The final episode is where we finally find out that the real killer is none other than Skinner – cop turned child rapist and murderer – and unlike the last season, this unlikely revelation works. It works in part because the final act of the episode sees Linden held captive by Skinner as they drive out to the middle of nowhere and he calmly explains his reasons. This is a tour de force scene with one of the most chilling monsters you’ll ever see, and it becomes increasingly emotionally raw, as Holder desperately gives chase, not so much to save Linden from the murderer as to save her from herself. The sudden, abrupt ending is pretty extraordinary, as Linden loses control and executes the man who betrayed her, the pair having just rekindled their relationship.


It’s hard to see where the show could go after this devastating ending, but the fourth and final season deals with the fall out of this execution, wrapped around a fresh murder investigation. At just six episodes, it very much feels like a wrap-up, giving the fans proper closure to a story that might have otherwise seemed to end rather abruptly.
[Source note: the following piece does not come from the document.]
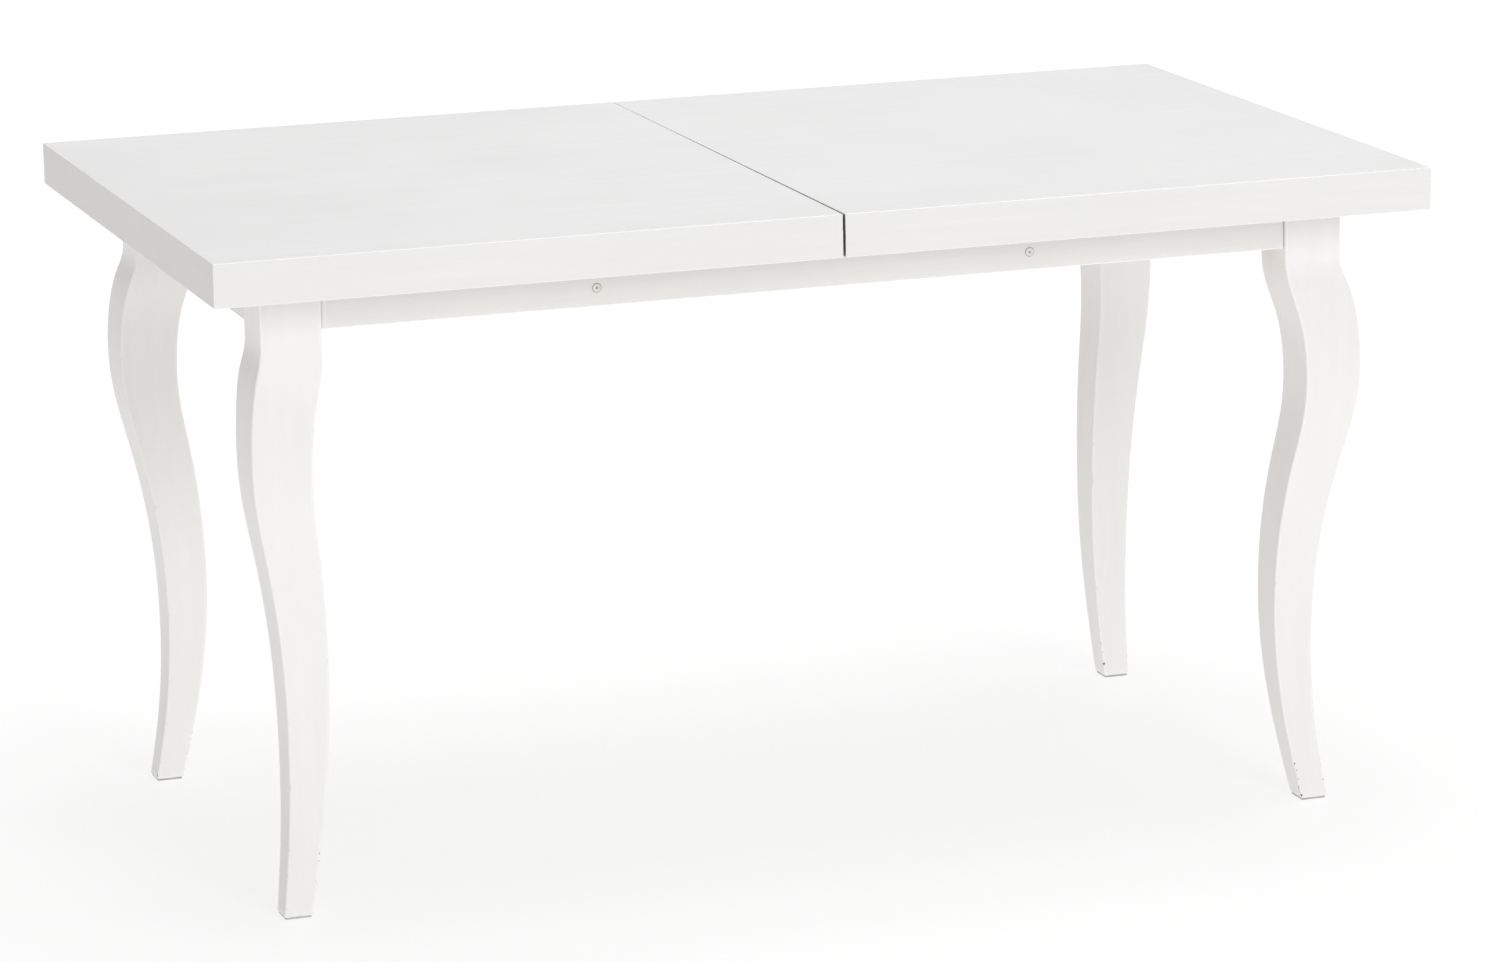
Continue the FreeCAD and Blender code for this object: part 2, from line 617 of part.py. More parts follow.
def catch_arm():
    """Hooked arm, drawn closed along +X and then turned to its open rest place."""
    pivot = catch_pivot()
    half = CATCH_ARM_WIDTH / 2
    tip = pivot.x + CATCH_ARM + half
    z = (CATCH_ARM_BOTTOM, CATCH_ARM_TOP)
    arm = block((pivot.x, tip), (pivot.y - half, pivot.y + half), z)
    eye = rod(CATCH_ARM_WIDTH, CATCH_ARM_THICKNESS, V(pivot.x, pivot.y, z[0]), UP)
    tab = block((tip - CATCH_ARM_THICKNESS, tip), (pivot.y, pivot.y + half),
                (z[0] - CATCH_TAB_DEPTH, z[0]))
    slot_half = STUD_DIAMETER / 2 + STUD_SLOT_PLAY
    stud = V(pivot.x + CATCH_ARM, pivot.y, z[0])
    slot = block((stud.x - slot_half, stud.x + slot_half), (pivot.y - half, pivot.y), z)
    slot = slot.fuse(rod(2 * slot_half, CATCH_ARM_THICKNESS, stud, UP))
    bore = rod(CATCH_PIN_DIAMETER + 2 * CATCH_PIN_PLAY, CATCH_ARM_THICKNESS,
               V(pivot.x, pivot.y, z[0]), UP)
    shape = arm.fuse([eye, tab]).removeSplitter().cut(slot).cut(bore)
    shape.rotate(pivot, UP, CATCH_OPEN_ANGLE)
    return shape


# ---- extension leaf, stored lengthwise -------------------------------------
def leaf_pins():
    edge, z = LEAF_WIDTH / 2, LEAF_BOTTOM + BOARD_THICKNESS / 2
    return [rod(PIN_DIAMETER, PIN_IN_BOARD + PIN_STICKS_OUT, V(x, edge - PIN_IN_BOARD, z), ACROSS_Y)
            for x in pin_rows()]


def leaf_board():
    x, y = TABLE_WIDTH / 2, LEAF_WIDTH / 2
    top = LEAF_BOTTOM + BOARD_THICKNESS
    shape = block((-x, x), (-y, y), (LEAF_BOTTOM, top))
    rims = outer_edges(shape, lambda p: near(abs(p.x), x) and near(p.z, top))
    play = 2 * PIN_SOCKET_PLAY
    sockets = [rod(PIN_DIAMETER + play, PIN_STICKS_OUT + play,
                   V(row, -y, LEAF_BOTTOM + BOARD_THICKNESS / 2), ACROSS_Y) for row in pin_rows()]
    return drill(shape.makeFillet(EDGE_ROUNDING, rims), sockets + leaf_pins())


def leaf_strip():
    x, y = TABLE_WIDTH / 2, LEAF_WIDTH / 2
    low = LEAF_BOTTOM - (EDGE_DEPTH - BOARD_THICKNESS)
    shape = block((-x, -x + EDGE_STRIP_WIDTH), (-y, y), (low, LEAF_BOTTOM))
    rim = outer_edges(shape, lambda p: near(p.x, -x) and near(p.z, low))
    return shape.makeFillet(EDGE_ROUNDING, rim)


# ---- all nodes -------------------------------------------------------------
def both_ends(shapes):
    """Front-left shapes and their front-right copies."""
    return shapes + [flip_x(one) for one in shapes]


def both_sides(shapes):
    """Front shapes and their back copies."""
    return shapes + [flip_y(one) for one in shapes]


def frame_nodes():
    corners = ("front_left", "front_right", "back_left", "back_right")
    nodes = {"leg_" + name: [one] for name, one in zip(corners, four_corners(leg()))}
    nodes["foot_glides"] = four_corners(foot_glide())
    nodes["apron_front"] = [long_apron()]
    nodes["apron_back"] = [flip_y(long_apron())]
    nodes["apron_left"] = [end_apron()]
    nodes["apron_right"] = [flip_x(end_apron())]
    nodes["corner_blocks"] = four_corners(corner_block())
    nodes["hanger_bolts"] = both_sides(both_ends(hanger_bolts()))
    nodes["hanger_washers"] = both_sides(both_ends(hanger_washers()))
    nodes["hanger_nuts"] = both_sides(both_ends(hanger_nuts()))
    nodes["cross_rail_left"] = [cross_rail()]
    nodes["cross_rail_right"] = [flip_x(cross_rail())]
    nodes["rail_bolts"] = four_corners(rail_bolt())
    nodes["cover_caps"] = four_corners(cover_cap())
    nodes["leaf_rest_pads"] = four_corners(rest_pad())
    nodes["top_glides"] = both_sides(both_ends(top_glides()))
    channels = four_corners(runner_channel())
    nodes.update({"runner_channel_" + name: [one] for name, one in zip(corners, channels)})
    nodes["channel_screws"] = both_sides(both_ends(channel_screws()))
    nodes["leaf_board"] = [leaf_board()]
    nodes["leaf_edge_strips"] = [leaf_strip(), flip_x(leaf_strip())]
    nodes["leaf_pins"] = leaf_pins()
    return nodes


def half_top_nodes(side, place):
    """Nodes of one half top; place moves a left-hand shape to its side."""
    pins = split_pins() if side == "left" else []
    bores = split_pins() if side == "left" else [flip_x(one) for one in split_sockets()]
    hardware = catch_base if side == "left" else catch_keeper
    hardware_screws = catch_base_screws() if side == "left" else keeper_screws()
    to_left = (lambda shape: shape) if side == "left" else flip_x
    plates = both_sides([hardware()])
    plate_screws = both_sides(hardware_screws)
    under = both_sides(batten_screws()) + [to_left(one) for one in plate_screws]
    nodes = {
        "top_board_" + side: [place(drill(top_board(), bores + under))],
        "edge_strip_front_" + side: [place(top_side_strip())],
        "edge_strip_back_" + side: [place(flip_y(top_side_strip()))],
        "edge_strip_end_" + side: [place(top_end_strip())],
        "slide_battens_" + side: [place(one) for one in both_sides([slide_batten()])],
        "slide_bars_" + side: [place(one) for one in both_sides([slide_bar()])],
        "bar_screws_" + side: [place(one) for one in both_sides(bar_screws())],
        "batten_screws_" + side: [place(one) for one in both_sides(batten_screws())],
        "ball_cages_" + side: [place(one) for one in both_sides([ball_cage()])],
        "bearing_balls_" + side: [place(one) for one in both_sides(bearing_balls())],
    }
    name = "catch_bases" if side == "left" else "catch_keepers"
    nodes[name] = plates
    nodes[name[:-1] + "_screws"] = plate_screws
    if pins:
        nodes["alignment_pins"] = pins
    return nodes


def all_nodes():
    nodes = frame_nodes()
    nodes.update(half_top_nodes("left", lambda shape: shape))
    nodes.update(half_top_nodes("right", flip_x))
    nodes["catch_arm_front"] = [catch_arm()]
    nodes["catch_arm_back"] = [flip_y(catch_arm())]
    return nodes


def write_nodes(nodes):
    os.makedirs("parts", exist_ok=True)
    for name, solids in nodes.items():
        shape = solids[0] if len(solids) == 1 else Part.makeCompound(solids)
        if len(shape.Solids) != len(solids) or not shape.isValid():
            raise RuntimeError("%s: %d solids, expected %d" % (name, len(shape.Solids), len(solids)))
        shape.exportStep("parts/%s.step" % name)


write_nodes(all_nodes())
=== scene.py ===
import json
import math

import bmesh
import bpy
import numpy as np
from mathutils import Matrix, Vector


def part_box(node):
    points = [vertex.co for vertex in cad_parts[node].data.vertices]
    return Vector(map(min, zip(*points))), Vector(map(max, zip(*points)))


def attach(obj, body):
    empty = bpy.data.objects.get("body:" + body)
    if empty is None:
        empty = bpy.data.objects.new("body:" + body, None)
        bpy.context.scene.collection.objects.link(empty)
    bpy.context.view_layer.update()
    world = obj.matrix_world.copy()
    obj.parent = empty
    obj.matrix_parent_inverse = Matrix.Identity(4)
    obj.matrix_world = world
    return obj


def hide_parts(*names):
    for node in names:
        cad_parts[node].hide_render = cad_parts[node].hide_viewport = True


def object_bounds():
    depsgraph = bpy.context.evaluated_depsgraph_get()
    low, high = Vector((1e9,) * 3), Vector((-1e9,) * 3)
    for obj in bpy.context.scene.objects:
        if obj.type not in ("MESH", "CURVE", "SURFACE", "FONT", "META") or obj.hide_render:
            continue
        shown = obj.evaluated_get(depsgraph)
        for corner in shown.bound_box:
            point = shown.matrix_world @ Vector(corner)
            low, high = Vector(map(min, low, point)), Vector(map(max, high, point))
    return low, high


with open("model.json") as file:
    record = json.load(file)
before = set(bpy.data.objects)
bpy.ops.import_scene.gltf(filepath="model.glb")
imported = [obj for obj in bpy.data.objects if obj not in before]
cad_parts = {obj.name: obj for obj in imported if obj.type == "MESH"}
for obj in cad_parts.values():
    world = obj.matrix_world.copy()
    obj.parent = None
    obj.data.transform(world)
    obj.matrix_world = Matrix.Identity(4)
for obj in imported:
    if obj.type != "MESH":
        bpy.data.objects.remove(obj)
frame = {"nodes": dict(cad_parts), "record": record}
cad_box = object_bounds()


# ---------------------------------------------------------------------------
# Cabriole legs: solid beech, bandsawn to the same double curve on both faces,
# arrises rounded by hand, then primed and sprayed with white satin lacquer.
# Each is bolted into its corner of the under-frame through the corner block.
# ---------------------------------------------------------------------------
LEG_CORNERS = {"front_left": (-1, -1), "front_right": (1, -1),
               "back_left": (-1, 1), "back_right": (1, 1)}
# Share of the curved height, then how far the outer and inner faces stand out
# from the head's outer face, in metres.
LEG_STATIONS = np.array([
    (0.000, -0.0070, -0.0394),
    (0.125, -0.0170, -0.0543),
    (0.290, -0.0217, -0.0670),
    (0.470, -0.0154, -0.0679),
    (0.620, 0.0003, -0.0590),
    (0.735, 0.0150, -0.0494),
    (0.820, 0.0183, -0.0493),
    (0.895, 0.0150, -0.0556),
    (0.955, 0.0070, -0.0652),
    (1.000, 0.0000, -0.0680)])
LEG_HEAD = 0.068
LEG_HEAD_BELOW_APRON = 0.015
LEG_ARRIS = 0.0025
LEG_FOOT_EASING = 0.0008
LEG_RINGS = 110
HEAD_RINGS = 6
OVERHANG_END = 0.070
OVERHANG_SIDE = 0.086


def bend_through(stations, values, at):
    """Cubic through the stations: the second derivatives solve a tridiagonal system,
    zero at the foot, with a slope of zero at the head, where the leg runs straight."""
    h = np.diff(stations)
    count = len(stations)
    system = np.zeros((count, count))
    rhs = np.zeros(count)
    inner = np.arange(1, count - 1)
    system[inner, inner - 1] = h[:-1]
    system[inner, inner] = 2 * (h[:-1] + h[1:])
    system[inner, inner + 1] = h[1:]
    slopes = np.diff(values) / h
    rhs[1:-1] = 6 * np.diff(slopes)
    system[0, 0] = 1
    system[-1, -2:] = h[-1], 2 * h[-1]
    rhs[-1] = -6 * slopes[-1]
    curve = np.linalg.solve(system, rhs)
    k = np.clip(np.searchsorted(stations, at) - 1, 0, count - 2)
    a, b = (stations[k + 1] - at) / h[k], (at - stations[k]) / h[k]
    return (a * values[k] + b * values[k + 1]
            + ((a ** 3 - a) * curve[k] + (b ** 3 - b) * curve[k + 1]) * h[k] ** 2 / 6)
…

This time, the murder story sees Linden and Holder investigating the massacre of a seemingly perfect, wealthy family, with only the teenage son, Kyle Stansbury (Tyler Ross) surviving. All evidence points to him having attempted to shoot himself, and so he becomes the prime suspect, but as the pair investigate the crime and the private military school that Kyle attends, presided over by the cold Colonel Margaret Rayne (Joan Allen), and home to secrets, bullying and a host of socially dysfunctional suspects.
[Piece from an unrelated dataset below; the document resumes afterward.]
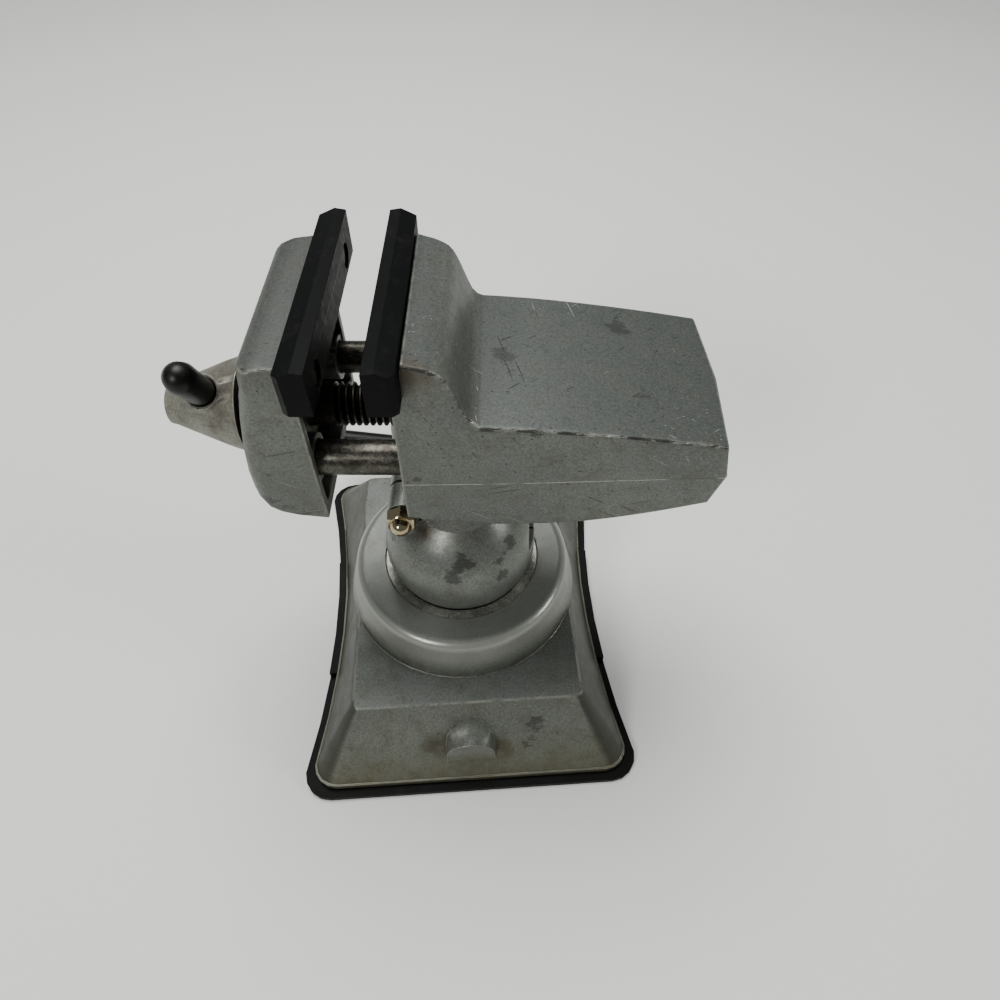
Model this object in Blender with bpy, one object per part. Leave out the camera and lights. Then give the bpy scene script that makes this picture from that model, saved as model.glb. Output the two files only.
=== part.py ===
"""Bench vise on a split ball, over a vacuum base with a cam and lever.

Metres, +Z up. The origin is the middle of the rubber pad's underside. The jaws travel along X, with the
crank at -X; the front of the base is at -Y, and the vacuum lever is at its back.
"""
import math

import bmesh
import bpy
import numpy as np
from mathutils import Matrix, Vector

for old in list(bpy.data.objects):
    bpy.data.objects.remove(old, do_unlink=True)

# Values that several pieces share
GAP = 0.0003
OVERRUN = 0.002
WELD = 0.000002
SHARP_ANGLE = math.radians(32)
QUARTER = math.pi / 2
ROUND_STEPS = 36
RIM_STEPS = 52
SMALL_STEPS = 18
PIN_STEPS = 12
CORNER_STEPS = 4
SIDE_STEPS = 7
EDGE_STEPS = 3
CAST_WALL = 0.003
PIN_RADIUS = 0.0012

# The base is turned a little under the head, as it stands in use
BASE_TURN = math.radians(3.8)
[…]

Within this story, we also see Linden and Holder dealing with the consequences of their crime – hers the murder of Skinner, his helping cover it up – as both fear and guilt play on their minds, while Riddick has been doggedly investigating the case, slowly adding up the clues. The two stories converge is a finale that sees characters from earlier stories returning and the truth in both cases emerging. The murder case is a little frustrating in its revelations – some are telegraphed far too much, others seem a bit of a leap, and the story of military school bullies and abusive relationships seems to be one that has been rather done to death – but it ultimately manages to be satisfying and, in contrast to season three,  admirably low-key in the way it eventually ends, allowing the killer to remain a victim as well as a murderer. The wrap-ups for the two main characters drag on a bit and risk sliding into sentimentality, but for the most part, it is well handled – and the cynical denouement to the cover-up, in the form of yet another cover-up, is all too believable.


It seems the modern way to judge a TV series – especially when released as DVD box sets – is how inclined you are to binge on it. If that’s the case, then maybe season three is the best of them all, as I tore through it in two sittings, as opposed to the five or six it took to get through the previous episodes (season four was also consumed in two sittings, but with fewer episodes, that’s less impressive a feat). But feeling the need to watch four episodes in a go isn’t bad.

On a more sensible level, The Killing is a gripping, twisting, sometimes annoying but always intriguing series. Enos has the right level of quirkiness, vulnerability and emotional instability to make her character sympathetic and likeable, and Kinnaman adds a much-needed humour to the story while still seeming edgy and potentially dodgy. The supporting cast for all three seasons are all excellent and the production values impeccable. It takes a couple of episodes to get into, admittedly – I can’t say I was immediately hooked. But some point into the fourth episode, you start to get hooked, and the show holds you in from then on.

This is quality television and even if you think the original version is the best thing ever, you should give this take on the idea a try. You will be pleasantly surprised.